Lucas Onyango
- Date of birth: 12 May 1981 (age 43)
- Place of birth: Mombasa, Kenya
- Height: 1.79 m (5 ft 10 in)
- Weight: 81 kg (12 st 11 lb)

Rugby union career
- Position(s): Wing

Amateur team(s)
- Years: Team / Apps / (Points)
- 2004-05: Manchester RFC /  / (27)
- –: Mean Machine RFC / 25 / ()

Senior career
- Years: Team / Apps / (Points)
- –: Sale Sharks /  / ()

International career
- Years: Team / Apps / (Points)
- Kenya

National sevens team
- Years: Team /  / Comps
- 2002: Kenya 7s
- Rugby league career

Playing information
- Position: Wing
Club
| Years | Team | Pld | T | G | FG | P |
| 2005 | Widnes Vikings |  |  |  |  |  |
| 2007–12 | Oldham R.L.F.C. | 108 |  |  |  | 292 |
|  | Oxford |  |  |  |  |  |
|  | Total | 108 | 0 | 0 | 0 | 292 |

= Lucas Onyango =

Kenya international rugby union & league footballer & RL administrator

Lucas Onyango (born May 12, 1981) is a Kenyan international development manager for the Kenya Rugby League. He used to play as a winger in rugby union for the Kenya national rugby union team and Sale Sharks, as well as Oldham RLFC and Widnes Vikings in rugby league.

==Playing career==
In Kenya, he played for Mean Machine RFC, a Kenya Cup team affiliated to University of Nairobi. He played for Kenyan sevens team at the 2002 Commonwealth Games, after which he joined Manchester R.F.C. He moved to rugby league club Widnes Vikings in 2005.

==Post-playing career==
In August 2020, Onyango was appointed as the international development manager for Kenya Rugby League.
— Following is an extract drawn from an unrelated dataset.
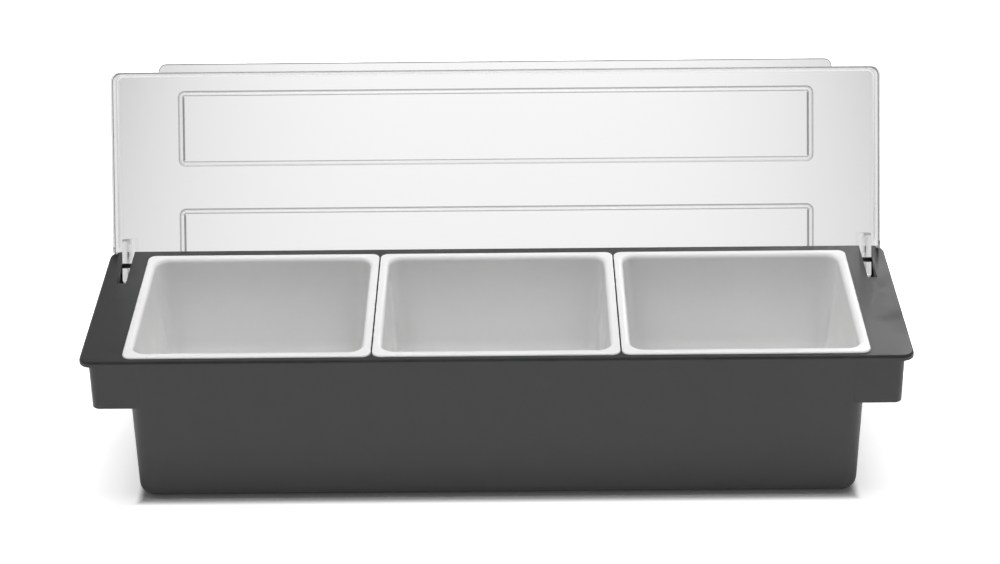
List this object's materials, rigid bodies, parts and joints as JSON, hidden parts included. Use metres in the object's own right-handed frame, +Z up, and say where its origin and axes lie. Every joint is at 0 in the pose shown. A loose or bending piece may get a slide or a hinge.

His appointment showcased the vision to grow the sport in Kenya and prepare for 2025 Rugby League World Cup qualifiers.

==Personal life==
Lucas has a daughter Martha born in 2004, with his first wife Julie fitzpatrick.
Lucas is now married to Zena Tikrity.
They have two boys, his oldest son Ayad plays rugby and younger son Aymen plays for Manchester City Football Academy.

His sister Sharon Onyango has played for the Kenya women's national rugby union team.